▶ [WORK REQUIRED]: Reproduce the full listing that appears beneath this instruction exactly.

▶ [DATA BLOCK]:
------
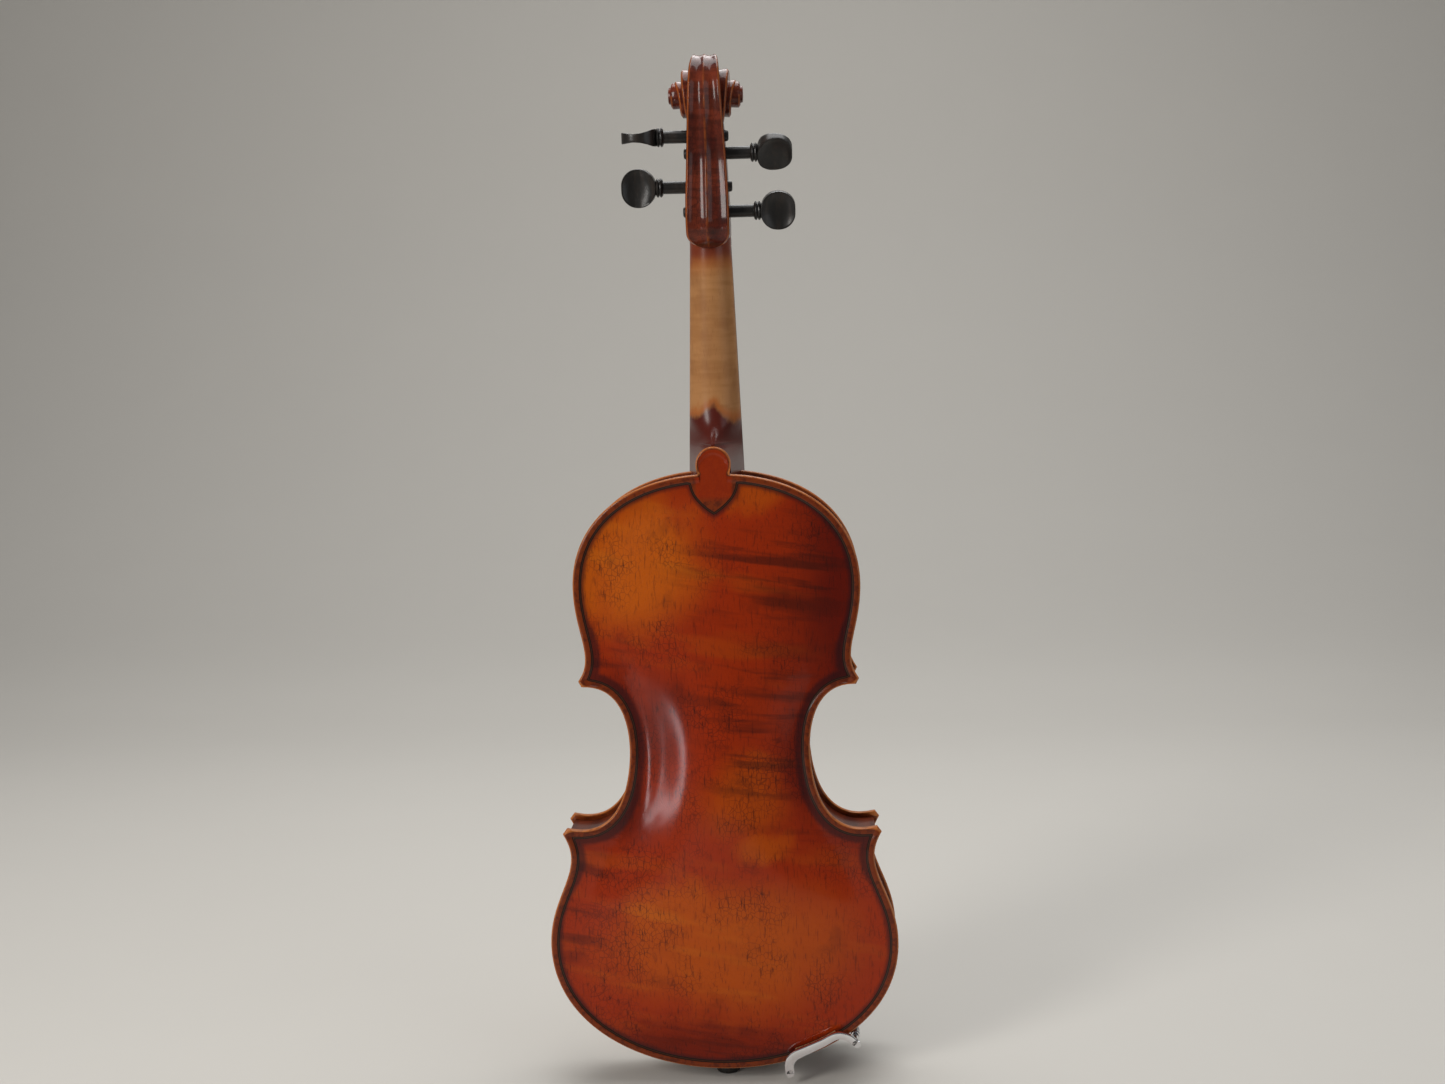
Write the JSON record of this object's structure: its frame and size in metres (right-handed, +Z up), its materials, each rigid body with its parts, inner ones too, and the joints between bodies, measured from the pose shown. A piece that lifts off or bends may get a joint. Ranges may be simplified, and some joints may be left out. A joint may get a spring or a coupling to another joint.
{
  "type": "violin",
  "caption": "Full-size violin: arched maple back and spruce top on flamed ribs, scroll head with turning pegs, strings, bridge, tailpiece with fine tuner, and clamped side chin rest.",
  "frame": {"origin": "centre of the flat outer face of the end button", "axes": "+Z up the instrument towards the scroll, +Y out of the top (the front), -Y out of the back, +X to the bass side"},
  "size_m": [0.206, 0.0954, 0.6005],
  "materials": {
    "back_maple": "flamed maple under worn red-brown varnish, gloss",
    "rib_maple": "flamed maple under red-brown varnish, gloss",
    "top_spruce": "spruce under orange-brown varnish, gloss",
    "neck_maple": "bare oiled maple, with a varnished head and heel",
    "willow": "bare willow",
    "inner_spruce": "bare spruce",
    "ebony": "polished ebony, satin",
    "bridge_maple": "bare maple, satin",
    "cord": "black nylon cord",
    "string_steel": "wound strings and a plain steel E string",
    "chrome": "polished",
    "cork": "cork sheet, matt"
  },
  "bodies": {
    "violin": {"back_plate": "back_maple", "top_plate": "top_spruce", "rib_lower_bass": "rib_maple", "rib_waist_bass": "rib_maple", "rib_upper_bass": "rib_maple", "rib_lower_treble": "rib_maple", "rib_waist_treble": "rib_maple", "rib_upper_treble": "rib_maple", "lining_back_lower_bass": "willow", "lining_top_lower_bass": "willow", "lining_back_waist_bass": "willow", "lining_top_waist_bass": "willow", "lining_back_upper_bass": "willow", "lining_top_upper_bass": "willow", "lining_back_lower_treble": "willow", "lining_top_lower_treble": "willow", "lining_back_waist_treble": "willow", "lining_top_waist_treble": "willow", "lining_back_upper_treble": "willow", "lining_top_upper_treble": "willow", "block_end": "willow", "block_neck": "willow", "block_lower_bass": "willow", "block_upper_bass": "willow", "block_lower_treble": "willow", "block_upper_treble": "willow", "bass_bar": "inner_spruce", "sound_post": "inner_spruce", "neck": "neck_maple", "fingerboard": "ebony", "nut": "ebony", "string_g": "string_steel", "string_d": "string_steel", "string_a": "string_steel", "string_e": "string_steel", "bridge": "bridge_maple", "tailpiece": "ebony", "tailpiece_fret": "ebony", "tail_cord": "cord", "saddle": "ebony", "end_button": "ebony", "fine_tuner_frame": "chrome", "fine_tuner_pin": "chrome", "chin_rest": "ebony", "cork_top": "cork", "clamp_bracket": "chrome"},
    "peg_g": {"peg_g": "ebony"},
    "peg_d": {"peg_d": "ebony"},
    "peg_a": {"peg_a": "ebony"},
    "peg_e": {"peg_e": "ebony"},
    "fine_tuner_screw": {"fine_tuner_screw": "chrome"},
    "fine_tuner_lever": {"fine_tuner_lever": "chrome"},
    "clamp_foot": {"clamp_foot": "chrome", "cork_back": "cork"},
    "clamp_barrel_inner": {"clamp_barrel_inner": "chrome"},
    "clamp_barrel_outer": {"clamp_barrel_outer": "chrome"}
  },
  "joints": [
    {"name": "peg_g_turn", "type": "hinge", "parent": "violin", "child": "peg_g", "pos_m": [0, -0.00408, 0.51346], "axis": [1, 0, 0], "continuous": true},
    {"name": "peg_e_turn", "type": "hinge", "parent": "violin", "child": "peg_e", "pos_m": [0, -0.00571, 0.52736], "axis": [-1, 0, 0], "continuous": true},
    {"name": "peg_d_turn", "type": "hinge", "parent": "violin", "child": "peg_d", "pos_m": [0, -0.00787, 0.54574], "axis": [1, 0, 0], "continuous": true},
    {"name": "peg_a_turn", "type": "hinge", "parent": "violin", "child": "peg_a", "pos_m": [0, -0.01097, 0.55494], "axis": [-1, 0, 0], "continuous": true},
    {"name": "fine_tuner_screw_turn", "type": "hinge", "parent": "violin", "child": "fine_tuner_screw", "pos_m": [-0.01425, 0.05636, 0.09679], "axis": [0, 0.9764, -0.2158], "range_deg": [0, 1080]},
    {"name": "fine_tuner_lever_tilt", "type": "hinge", "parent": "violin", "child": "fine_tuner_lever", "pos_m": [-0.01425, 0.05483, 0.113], "axis": [1, 0, 0], "range_deg": [-5.6, 0]},
    {"name": "clamp_barrel_inner_turn", "type": "hinge", "parent": "violin", "child": "clamp_barrel_inner", "pos_m": [0.03769, 0, 0.00765], "axis": [0, 1, 0], "range_deg": [0, 1200]},
    {"name": "clamp_barrel_outer_turn", "type": "hinge", "parent": "violin", "child": "clamp_barrel_outer", "pos_m": [0.07698, 0, 0.02577], "axis": [0, 1, 0], "range_deg": [0, 1200]},
    {"name": "clamp_foot_slide", "type": "slide", "parent": "violin", "child": "clamp_foot", "axis": [0, -1, 0], "range_m": [0, 0.004]}
  ],
  "couplings": [
    {"joint": "fine_tuner_lever_tilt", "follows": "fine_tuner_screw_turn", "ratio": -0.005134},
    {"joint": "clamp_barrel_inner_turn", "follows": "clamp_foot_slide", "rad_per_m": 5236},
    {"joint": "clamp_barrel_outer_turn", "follows": "clamp_foot_slide", "rad_per_m": 5236}
  ]
}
------
▶ [THE SOLUTION]:
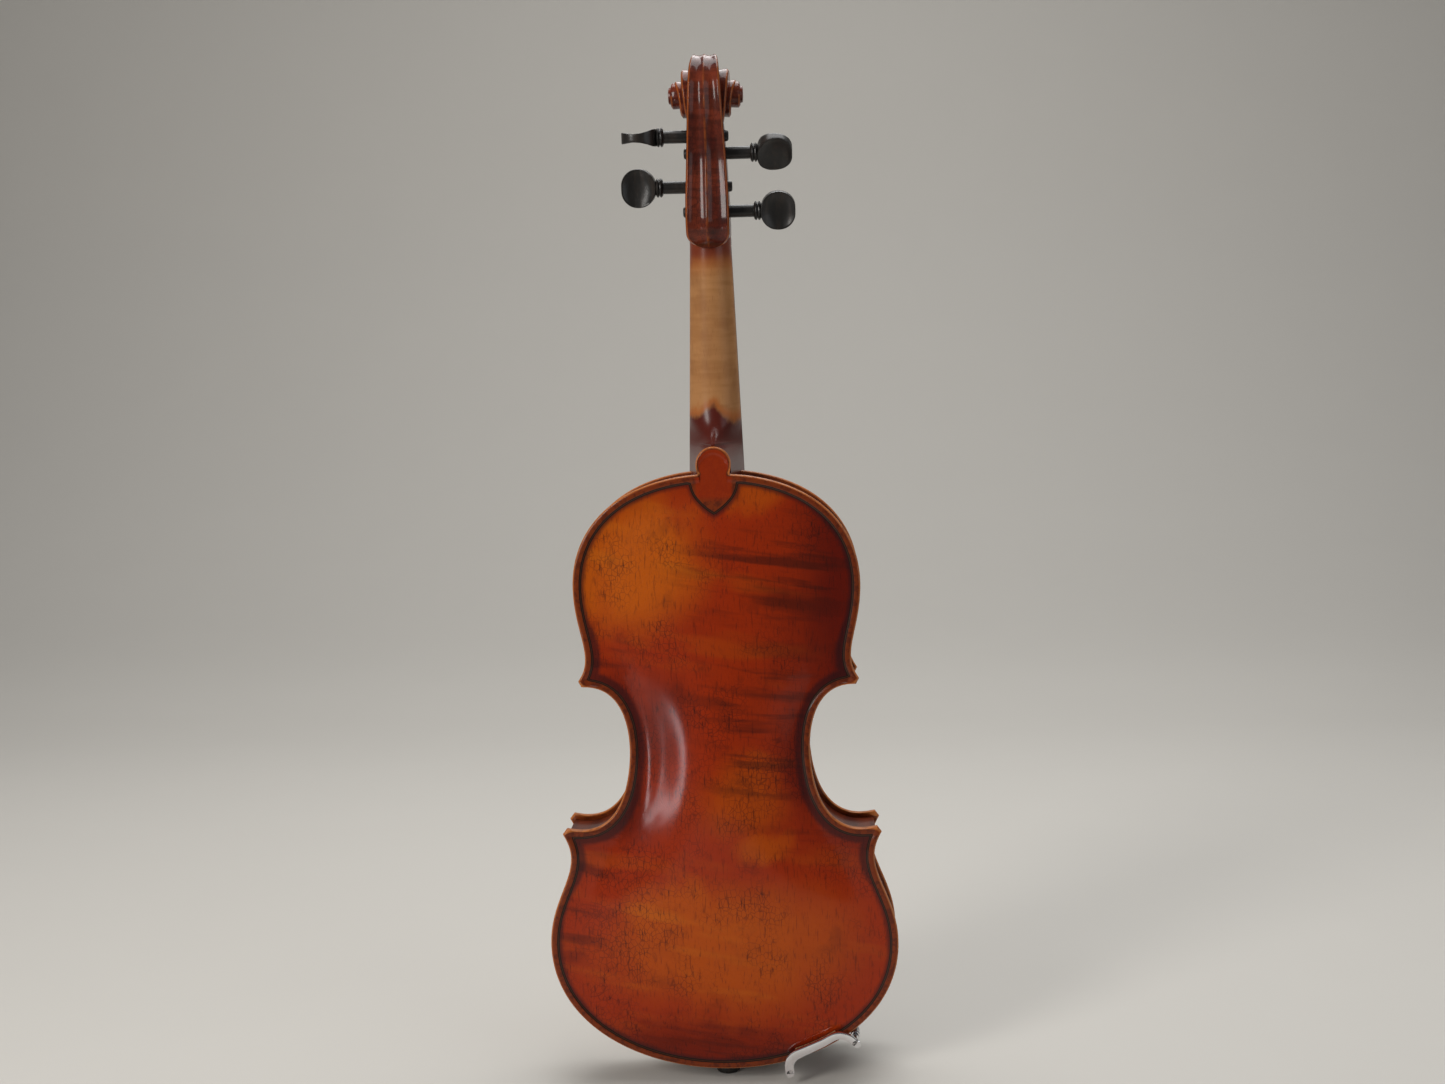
Write the JSON record of this object's structure: its frame and size in metres (right-handed, +Z up), its materials, each rigid body with its parts, inner ones too, and the joints between bodies, measured from the pose shown. A piece that lifts off or bends may get a joint. Ranges may be simplified, and some joints may be left out. A joint may get a spring or a coupling to another joint.
{
  "type": "violin",
  "caption": "Full-size violin: arched maple back and spruce top on flamed ribs, scroll head with turning pegs, strings, bridge, tailpiece with fine tuner, and clamped side chin rest.",
  "frame": {"origin": "centre of the flat outer face of the end button", "axes": "+Z up the instrument towards the scroll, +Y out of the top (the front), -Y out of the back, +X to the bass side"},
  "size_m": [0.206, 0.0954, 0.6005],
  "materials": {
    "back_maple": "flamed maple under worn red-brown varnish, gloss",
    "rib_maple": "flamed maple under red-brown varnish, gloss",
    "top_spruce": "spruce under orange-brown varnish, gloss",
    "neck_maple": "bare oiled maple, with a varnished head and heel",
    "willow": "bare willow",
    "inner_spruce": "bare spruce",
    "ebony": "polished ebony, satin",
    "bridge_maple": "bare maple, satin",
    "cord": "black nylon cord",
    "string_steel": "wound strings and a plain steel E string",
    "chrome": "polished",
    "cork": "cork sheet, matt"
  },
  "bodies": {
    "violin": {"back_plate": "back_maple", "top_plate": "top_spruce", "rib_lower_bass": "rib_maple", "rib_waist_bass": "rib_maple", "rib_upper_bass": "rib_maple", "rib_lower_treble": "rib_maple", "rib_waist_treble": "rib_maple", "rib_upper_treble": "rib_maple", "lining_back_lower_bass": "willow", "lining_top_lower_bass": "willow", "lining_back_waist_bass": "willow", "lining_top_waist_bass": "willow", "lining_back_upper_bass": "willow", "lining_top_upper_bass": "willow", "lining_back_lower_treble": "willow", "lining_top_lower_treble": "willow", "lining_back_waist_treble": "willow", "lining_top_waist_treble": "willow", "lining_back_upper_treble": "willow", "lining_top_upper_treble": "willow", "block_end": "willow", "block_neck": "willow", "block_lower_bass": "willow", "block_upper_bass": "willow", "block_lower_treble": "willow", "block_upper_treble": "willow", "bass_bar": "inner_spruce", "sound_post": "inner_spruce", "neck": "neck_maple", "fingerboard": "ebony", "nut": "ebony", "string_g": "string_steel", "string_d": "string_steel", "string_a": "string_steel", "string_e": "string_steel", "bridge": "bridge_maple", "tailpiece": "ebony", "tailpiece_fret": "ebony", "tail_cord": "cord", "saddle": "ebony", "end_button": "ebony", "fine_tuner_frame": "chrome", "fine_tuner_pin": "chrome", "chin_rest": "ebony", "cork_top": "cork", "clamp_bracket": "chrome"},
    "peg_g": {"peg_g": "ebony"},
    "peg_d": {"peg_d": "ebony"},
    "peg_a": {"peg_a": "ebony"},
    "peg_e": {"peg_e": "ebony"},
    "fine_tuner_screw": {"fine_tuner_screw": "chrome"},
    "fine_tuner_lever": {"fine_tuner_lever": "chrome"},
    "clamp_foot": {"clamp_foot": "chrome", "cork_back": "cork"},
    "clamp_barrel_inner": {"clamp_barrel_inner": "chrome"},
    "clamp_barrel_outer": {"clamp_barrel_outer": "chrome"}
  },
  "joints": [
    {"name": "peg_g_turn", "type": "hinge", "parent": "violin", "child": "peg_g", "pos_m": [0, -0.00408, 0.51346], "axis": [1, 0, 0], "continuous": true},
    {"name": "peg_e_turn", "type": "hinge", "parent": "violin", "child": "peg_e", "pos_m": [0, -0.00571, 0.52736], "axis": [-1, 0, 0], "continuous": true},
    {"name": "peg_d_turn", "type": "hinge", "parent": "violin", "child": "peg_d", "pos_m": [0, -0.00787, 0.54574], "axis": [1, 0, 0], "continuous": true},
    {"name": "peg_a_turn", "type": "hinge", "parent": "violin", "child": "peg_a", "pos_m": [0, -0.01097, 0.55494], "axis": [-1, 0, 0], "continuous": true},
    {"name": "fine_tuner_screw_turn", "type": "hinge", "parent": "violin", "child": "fine_tuner_screw", "pos_m": [-0.01425, 0.05636, 0.09679], "axis": [0, 0.9764, -0.2158], "range_deg": [0, 1080]},
    {"name": "fine_tuner_lever_tilt", "type": "hinge", "parent": "violin", "child": "fine_tuner_lever", "pos_m": [-0.01425, 0.05483, 0.113], "axis": [1, 0, 0], "range_deg": [-5.6, 0]},
    {"name": "clamp_barrel_inner_turn", "type": "hinge", "parent": "violin", "child": "clamp_barrel_inner", "pos_m": [0.03769, 0, 0.00765], "axis": [0, 1, 0], "range_deg": [0, 1200]},
    {"name": "clamp_barrel_outer_turn", "type": "hinge", "parent": "violin", "child": "clamp_barrel_outer", "pos_m": [0.07698, 0, 0.02577], "axis": [0, 1, 0], "range_deg": [0, 1200]},
    {"name": "clamp_foot_slide", "type": "slide", "parent": "violin", "child": "clamp_foot", "axis": [0, -1, 0], "range_m": [0, 0.004]}
  ],
  "couplings": [
    {"joint": "fine_tuner_lever_tilt", "follows": "fine_tuner_screw_turn", "ratio": -0.005134},
    {"joint": "clamp_barrel_inner_turn", "follows": "clamp_foot_slide", "rad_per_m": 5236},
    {"joint": "clamp_barrel_outer_turn", "follows": "clamp_foot_slide", "rad_per_m": 5236}
  ]
}